##### RECORD EXCERPTS #####

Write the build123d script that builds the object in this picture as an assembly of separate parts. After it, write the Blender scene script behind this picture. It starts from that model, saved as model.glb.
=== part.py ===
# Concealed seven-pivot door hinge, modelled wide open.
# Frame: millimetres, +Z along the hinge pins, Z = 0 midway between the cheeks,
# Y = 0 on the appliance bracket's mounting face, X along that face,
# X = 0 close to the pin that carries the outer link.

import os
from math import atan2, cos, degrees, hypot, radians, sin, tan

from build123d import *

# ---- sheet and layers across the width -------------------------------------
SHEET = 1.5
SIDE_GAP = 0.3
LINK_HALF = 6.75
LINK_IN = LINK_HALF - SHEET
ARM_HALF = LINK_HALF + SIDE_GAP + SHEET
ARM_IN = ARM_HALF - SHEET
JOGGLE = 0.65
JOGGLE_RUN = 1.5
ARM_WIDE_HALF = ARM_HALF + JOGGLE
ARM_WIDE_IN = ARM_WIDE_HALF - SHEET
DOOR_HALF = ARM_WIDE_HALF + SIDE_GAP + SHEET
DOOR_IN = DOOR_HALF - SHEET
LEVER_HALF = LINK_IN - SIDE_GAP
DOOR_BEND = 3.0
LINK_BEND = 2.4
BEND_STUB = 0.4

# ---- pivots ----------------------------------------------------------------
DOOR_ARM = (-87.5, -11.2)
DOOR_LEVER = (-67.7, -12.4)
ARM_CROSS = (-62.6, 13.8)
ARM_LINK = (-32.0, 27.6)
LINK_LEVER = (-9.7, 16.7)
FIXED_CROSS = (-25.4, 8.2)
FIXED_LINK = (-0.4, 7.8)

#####
##### RECORD EXCERPTS #####

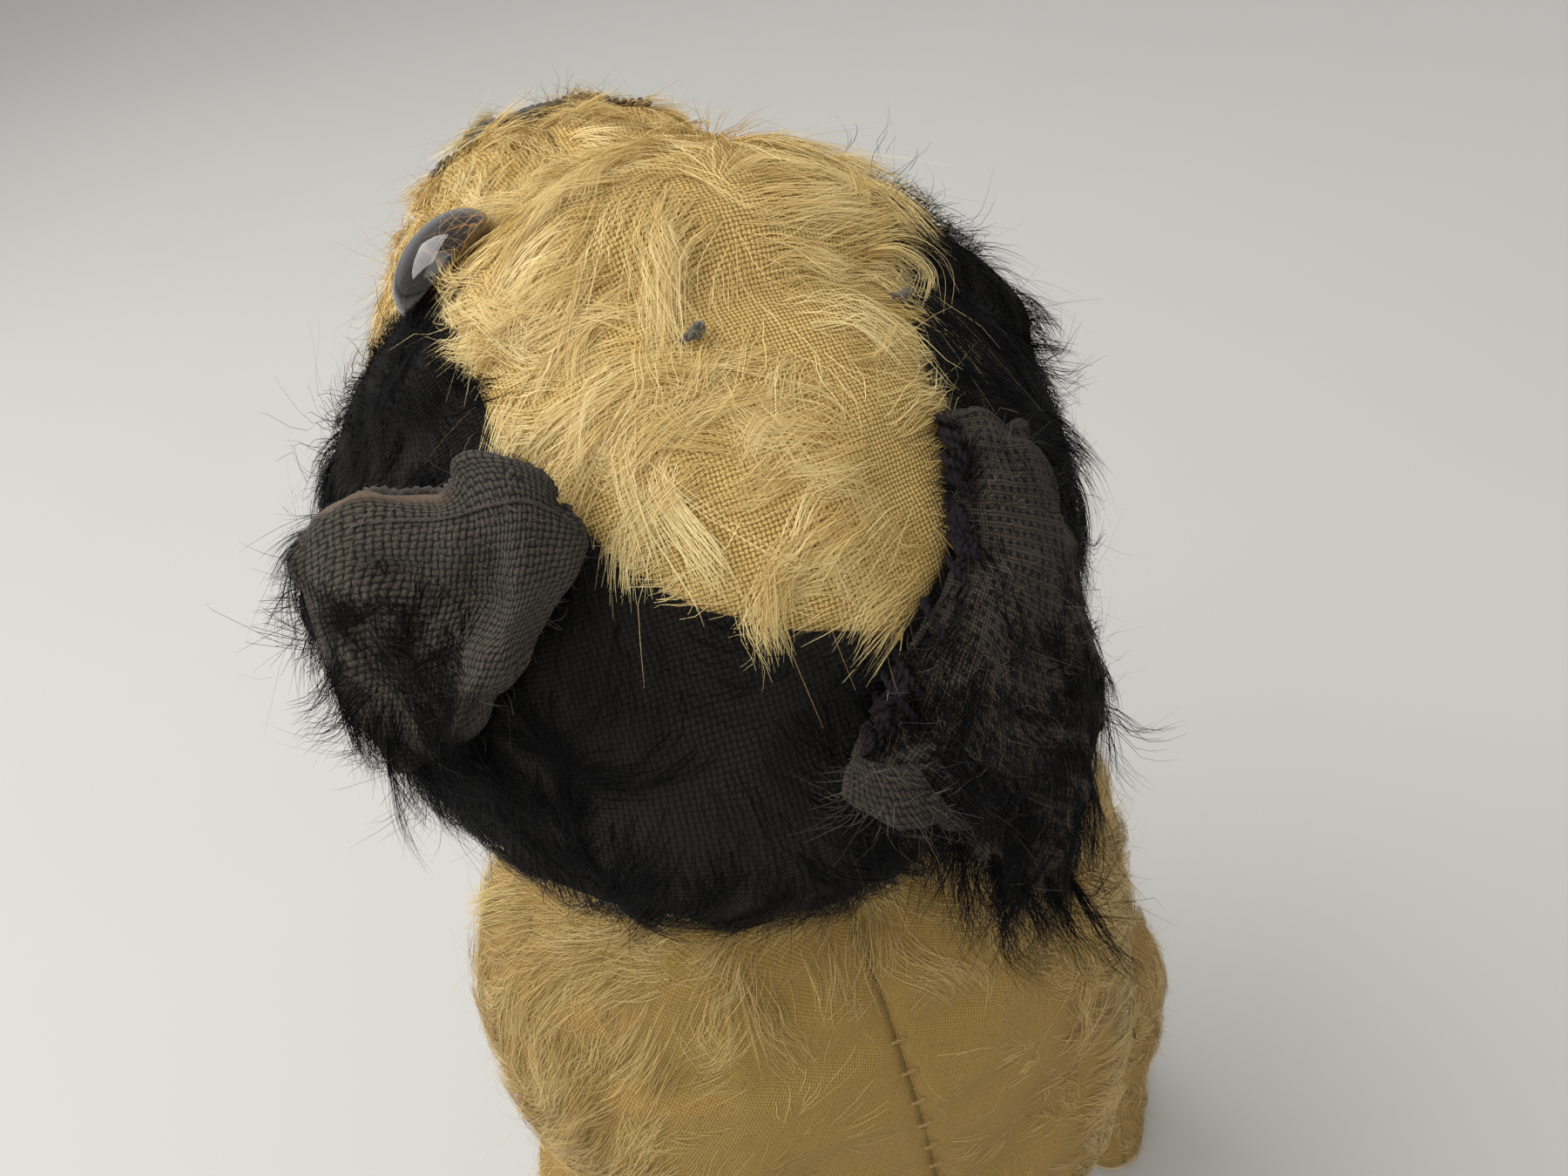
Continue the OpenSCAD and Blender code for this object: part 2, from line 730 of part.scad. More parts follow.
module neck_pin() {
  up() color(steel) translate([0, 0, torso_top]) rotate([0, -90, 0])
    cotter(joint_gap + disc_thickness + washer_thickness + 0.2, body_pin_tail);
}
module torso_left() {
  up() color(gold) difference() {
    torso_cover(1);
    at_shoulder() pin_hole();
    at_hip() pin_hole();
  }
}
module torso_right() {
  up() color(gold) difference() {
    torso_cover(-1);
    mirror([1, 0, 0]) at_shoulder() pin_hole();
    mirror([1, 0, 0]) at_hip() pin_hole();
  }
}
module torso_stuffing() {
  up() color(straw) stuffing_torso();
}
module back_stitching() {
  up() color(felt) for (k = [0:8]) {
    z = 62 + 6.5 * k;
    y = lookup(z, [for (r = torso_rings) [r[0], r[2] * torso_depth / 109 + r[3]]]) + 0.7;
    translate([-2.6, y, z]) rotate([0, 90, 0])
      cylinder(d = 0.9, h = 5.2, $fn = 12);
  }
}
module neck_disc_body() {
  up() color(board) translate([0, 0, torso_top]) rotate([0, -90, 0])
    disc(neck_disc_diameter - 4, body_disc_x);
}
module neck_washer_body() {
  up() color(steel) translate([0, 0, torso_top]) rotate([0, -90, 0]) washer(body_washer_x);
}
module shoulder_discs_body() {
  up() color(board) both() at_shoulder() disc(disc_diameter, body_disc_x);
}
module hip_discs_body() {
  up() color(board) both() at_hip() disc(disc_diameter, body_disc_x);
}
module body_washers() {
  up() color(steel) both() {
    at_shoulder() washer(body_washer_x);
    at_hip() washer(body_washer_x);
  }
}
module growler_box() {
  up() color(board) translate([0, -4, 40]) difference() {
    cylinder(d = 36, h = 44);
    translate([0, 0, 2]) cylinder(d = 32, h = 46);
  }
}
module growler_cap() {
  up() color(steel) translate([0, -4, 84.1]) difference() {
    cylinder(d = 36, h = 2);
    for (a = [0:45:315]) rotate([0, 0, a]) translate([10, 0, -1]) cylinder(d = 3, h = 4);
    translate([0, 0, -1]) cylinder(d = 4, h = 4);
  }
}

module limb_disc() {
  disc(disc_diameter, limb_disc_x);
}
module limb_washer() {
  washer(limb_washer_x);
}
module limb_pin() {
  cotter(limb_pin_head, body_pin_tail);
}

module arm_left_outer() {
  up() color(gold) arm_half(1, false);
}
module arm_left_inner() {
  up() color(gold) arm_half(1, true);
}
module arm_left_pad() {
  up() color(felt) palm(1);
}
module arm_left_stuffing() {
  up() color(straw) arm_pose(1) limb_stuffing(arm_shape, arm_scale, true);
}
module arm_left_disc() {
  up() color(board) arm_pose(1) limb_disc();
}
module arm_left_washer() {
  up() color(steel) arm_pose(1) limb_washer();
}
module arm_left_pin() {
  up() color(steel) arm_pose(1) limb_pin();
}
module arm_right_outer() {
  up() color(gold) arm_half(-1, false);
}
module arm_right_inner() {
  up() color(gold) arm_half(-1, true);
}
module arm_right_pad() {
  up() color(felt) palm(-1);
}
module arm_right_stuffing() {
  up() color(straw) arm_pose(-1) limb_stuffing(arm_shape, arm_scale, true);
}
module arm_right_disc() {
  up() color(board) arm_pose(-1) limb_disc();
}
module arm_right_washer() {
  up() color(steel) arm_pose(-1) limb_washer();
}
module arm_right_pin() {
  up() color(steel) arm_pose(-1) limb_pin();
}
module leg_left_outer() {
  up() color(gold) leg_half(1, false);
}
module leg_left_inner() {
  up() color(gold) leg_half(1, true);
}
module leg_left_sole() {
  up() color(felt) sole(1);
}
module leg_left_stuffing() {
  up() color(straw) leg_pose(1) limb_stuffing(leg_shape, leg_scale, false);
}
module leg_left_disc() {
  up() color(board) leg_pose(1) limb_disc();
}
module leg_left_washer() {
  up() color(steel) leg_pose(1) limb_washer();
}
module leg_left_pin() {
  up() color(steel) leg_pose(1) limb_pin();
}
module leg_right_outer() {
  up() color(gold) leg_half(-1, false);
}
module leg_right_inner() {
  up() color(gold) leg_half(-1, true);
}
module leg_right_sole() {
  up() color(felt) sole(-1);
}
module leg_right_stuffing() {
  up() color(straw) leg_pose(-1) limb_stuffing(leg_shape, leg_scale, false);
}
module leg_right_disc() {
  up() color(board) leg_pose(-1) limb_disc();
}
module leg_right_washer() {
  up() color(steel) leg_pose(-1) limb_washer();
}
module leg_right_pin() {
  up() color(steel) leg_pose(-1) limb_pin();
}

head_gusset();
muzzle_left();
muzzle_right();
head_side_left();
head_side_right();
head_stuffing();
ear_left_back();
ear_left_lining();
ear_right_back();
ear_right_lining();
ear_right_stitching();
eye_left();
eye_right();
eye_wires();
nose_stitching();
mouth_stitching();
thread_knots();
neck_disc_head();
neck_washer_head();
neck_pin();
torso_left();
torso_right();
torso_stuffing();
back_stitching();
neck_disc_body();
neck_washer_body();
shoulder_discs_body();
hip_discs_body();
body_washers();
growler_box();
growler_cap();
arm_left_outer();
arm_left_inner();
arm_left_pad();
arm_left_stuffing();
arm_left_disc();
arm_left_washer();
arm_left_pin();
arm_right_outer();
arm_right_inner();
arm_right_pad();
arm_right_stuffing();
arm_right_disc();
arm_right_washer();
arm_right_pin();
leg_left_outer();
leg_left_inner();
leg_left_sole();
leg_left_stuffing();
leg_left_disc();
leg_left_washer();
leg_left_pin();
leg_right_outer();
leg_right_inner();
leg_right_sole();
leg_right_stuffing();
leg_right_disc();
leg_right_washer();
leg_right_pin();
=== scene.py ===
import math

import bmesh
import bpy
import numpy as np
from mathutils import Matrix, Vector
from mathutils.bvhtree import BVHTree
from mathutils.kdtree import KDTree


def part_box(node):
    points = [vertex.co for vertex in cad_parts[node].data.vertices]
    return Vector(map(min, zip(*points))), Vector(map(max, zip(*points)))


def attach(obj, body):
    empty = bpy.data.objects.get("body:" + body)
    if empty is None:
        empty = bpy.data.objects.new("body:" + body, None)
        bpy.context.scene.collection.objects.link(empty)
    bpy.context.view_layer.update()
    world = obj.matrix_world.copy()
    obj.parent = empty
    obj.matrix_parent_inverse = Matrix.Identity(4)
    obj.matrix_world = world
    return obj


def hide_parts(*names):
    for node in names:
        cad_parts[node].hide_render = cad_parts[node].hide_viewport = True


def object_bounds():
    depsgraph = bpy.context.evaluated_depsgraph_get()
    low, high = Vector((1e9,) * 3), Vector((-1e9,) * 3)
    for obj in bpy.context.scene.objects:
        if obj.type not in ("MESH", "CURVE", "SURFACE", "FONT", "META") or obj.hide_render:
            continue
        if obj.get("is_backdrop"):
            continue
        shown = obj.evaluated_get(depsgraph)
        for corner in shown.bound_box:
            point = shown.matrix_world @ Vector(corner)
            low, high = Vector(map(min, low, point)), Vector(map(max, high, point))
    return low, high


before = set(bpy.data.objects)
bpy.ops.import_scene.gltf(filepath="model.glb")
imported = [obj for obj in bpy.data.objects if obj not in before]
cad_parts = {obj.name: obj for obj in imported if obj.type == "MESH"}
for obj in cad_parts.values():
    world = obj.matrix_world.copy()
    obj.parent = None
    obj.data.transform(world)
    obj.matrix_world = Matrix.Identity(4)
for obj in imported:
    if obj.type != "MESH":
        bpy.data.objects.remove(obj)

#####
##### RECORD EXCERPTS #####

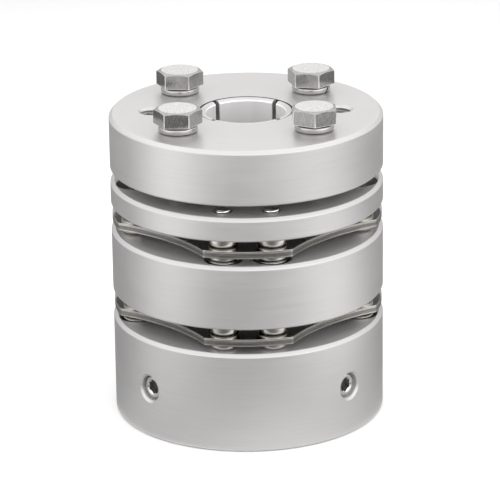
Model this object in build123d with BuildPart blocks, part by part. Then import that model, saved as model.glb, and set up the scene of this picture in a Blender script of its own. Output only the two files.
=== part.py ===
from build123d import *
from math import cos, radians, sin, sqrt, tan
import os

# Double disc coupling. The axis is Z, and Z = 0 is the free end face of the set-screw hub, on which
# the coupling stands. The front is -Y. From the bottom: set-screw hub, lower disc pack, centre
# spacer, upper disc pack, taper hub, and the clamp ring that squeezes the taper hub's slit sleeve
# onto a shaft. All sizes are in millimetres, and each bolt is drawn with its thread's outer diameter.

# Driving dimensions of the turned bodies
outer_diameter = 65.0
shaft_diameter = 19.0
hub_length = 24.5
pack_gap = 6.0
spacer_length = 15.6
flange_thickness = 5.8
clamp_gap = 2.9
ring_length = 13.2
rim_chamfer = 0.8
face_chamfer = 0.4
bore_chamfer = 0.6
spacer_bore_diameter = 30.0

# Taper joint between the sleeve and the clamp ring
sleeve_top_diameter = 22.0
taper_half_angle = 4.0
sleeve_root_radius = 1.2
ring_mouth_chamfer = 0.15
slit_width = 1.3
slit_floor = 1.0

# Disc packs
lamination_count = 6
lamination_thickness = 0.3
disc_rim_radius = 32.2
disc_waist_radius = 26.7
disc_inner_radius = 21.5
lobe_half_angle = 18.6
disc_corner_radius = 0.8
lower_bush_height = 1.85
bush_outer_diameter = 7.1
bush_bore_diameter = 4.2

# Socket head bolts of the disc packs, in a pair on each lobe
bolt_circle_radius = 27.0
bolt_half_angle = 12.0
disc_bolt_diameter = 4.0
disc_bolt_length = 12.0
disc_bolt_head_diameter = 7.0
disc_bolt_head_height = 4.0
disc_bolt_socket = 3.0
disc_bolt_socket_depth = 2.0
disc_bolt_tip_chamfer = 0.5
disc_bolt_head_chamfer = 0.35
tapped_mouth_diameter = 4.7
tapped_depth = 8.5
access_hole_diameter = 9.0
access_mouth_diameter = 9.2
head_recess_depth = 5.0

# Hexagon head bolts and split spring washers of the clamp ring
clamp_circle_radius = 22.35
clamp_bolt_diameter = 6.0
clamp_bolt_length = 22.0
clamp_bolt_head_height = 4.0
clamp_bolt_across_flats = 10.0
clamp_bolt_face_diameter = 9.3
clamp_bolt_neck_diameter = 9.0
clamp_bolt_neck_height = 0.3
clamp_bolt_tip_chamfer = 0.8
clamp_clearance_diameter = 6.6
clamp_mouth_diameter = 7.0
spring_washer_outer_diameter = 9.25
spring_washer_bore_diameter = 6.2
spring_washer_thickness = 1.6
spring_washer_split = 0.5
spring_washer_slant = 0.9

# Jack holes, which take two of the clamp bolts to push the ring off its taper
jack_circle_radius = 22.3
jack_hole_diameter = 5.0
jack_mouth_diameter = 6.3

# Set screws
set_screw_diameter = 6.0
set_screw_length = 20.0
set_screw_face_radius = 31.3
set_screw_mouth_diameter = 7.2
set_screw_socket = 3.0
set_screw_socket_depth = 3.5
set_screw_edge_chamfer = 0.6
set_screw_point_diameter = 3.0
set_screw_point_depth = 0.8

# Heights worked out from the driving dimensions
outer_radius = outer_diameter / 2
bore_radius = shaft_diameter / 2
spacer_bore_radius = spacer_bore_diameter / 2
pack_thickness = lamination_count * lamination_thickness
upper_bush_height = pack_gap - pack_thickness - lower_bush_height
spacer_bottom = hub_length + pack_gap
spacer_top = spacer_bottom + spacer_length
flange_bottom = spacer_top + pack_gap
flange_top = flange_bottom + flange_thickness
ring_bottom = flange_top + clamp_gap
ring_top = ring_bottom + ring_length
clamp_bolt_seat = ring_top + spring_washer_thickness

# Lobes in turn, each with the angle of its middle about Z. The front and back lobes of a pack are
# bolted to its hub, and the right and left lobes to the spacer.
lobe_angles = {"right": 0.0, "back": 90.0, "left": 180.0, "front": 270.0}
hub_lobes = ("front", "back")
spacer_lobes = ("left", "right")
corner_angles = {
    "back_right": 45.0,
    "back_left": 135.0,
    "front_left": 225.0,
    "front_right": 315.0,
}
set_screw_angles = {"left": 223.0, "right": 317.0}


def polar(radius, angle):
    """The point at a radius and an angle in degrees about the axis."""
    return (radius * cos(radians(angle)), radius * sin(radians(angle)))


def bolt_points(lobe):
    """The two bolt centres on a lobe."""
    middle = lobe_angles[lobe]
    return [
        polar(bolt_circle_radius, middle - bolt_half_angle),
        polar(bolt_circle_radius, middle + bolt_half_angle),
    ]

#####

DIRECTIONS FOR THIS TASK: Within the material above, transcribe exactly the lines that run from the line holding "head_gusset();" through the line holding "for node in".

EXERCISE SOLUTION:
head_gusset();
muzzle_left();
muzzle_right();
head_side_left();
head_side_right();
head_stuffing();
ear_left_back();
ear_left_lining();
ear_right_back();
ear_right_lining();
ear_right_stitching();
eye_left();
eye_right();
eye_wires();
nose_stitching();
mouth_stitching();
thread_knots();
neck_disc_head();
neck_washer_head();
neck_pin();
torso_left();
torso_right();
torso_stuffing();
back_stitching();
neck_disc_body();
neck_washer_body();
shoulder_discs_body();
hip_discs_body();
body_washers();
growler_box();
growler_cap();
arm_left_outer();
arm_left_inner();
arm_left_pad();
arm_left_stuffing();
arm_left_disc();
arm_left_washer();
arm_left_pin();
arm_right_outer();
arm_right_inner();
arm_right_pad();
arm_right_stuffing();
arm_right_disc();
arm_right_washer();
arm_right_pin();
leg_left_outer();
leg_left_inner();
leg_left_sole();
leg_left_stuffing();
leg_left_disc();
leg_left_washer();
leg_left_pin();
leg_right_outer();
leg_right_inner();
leg_right_sole();
leg_right_stuffing();
leg_right_disc();
leg_right_washer();
leg_right_pin();
=== scene.py ===
import math

import bmesh
import bpy
import numpy as np
from mathutils import Matrix, Vector
from mathutils.bvhtree import BVHTree
from mathutils.kdtree import KDTree


def part_box(node):
    points = [vertex.co for vertex in cad_parts[node].data.vertices]
    return Vector(map(min, zip(*points))), Vector(map(max, zip(*points)))


def attach(obj, body):
    empty = bpy.data.objects.get("body:" + body)
    if empty is None:
        empty = bpy.data.objects.new("body:" + body, None)
        bpy.context.scene.collection.objects.link(empty)
    bpy.context.view_layer.update()
    world = obj.matrix_world.copy()
    obj.parent = empty
    obj.matrix_parent_inverse = Matrix.Identity(4)
    obj.matrix_world = world
    return obj


def hide_parts(*names):
    for node in names:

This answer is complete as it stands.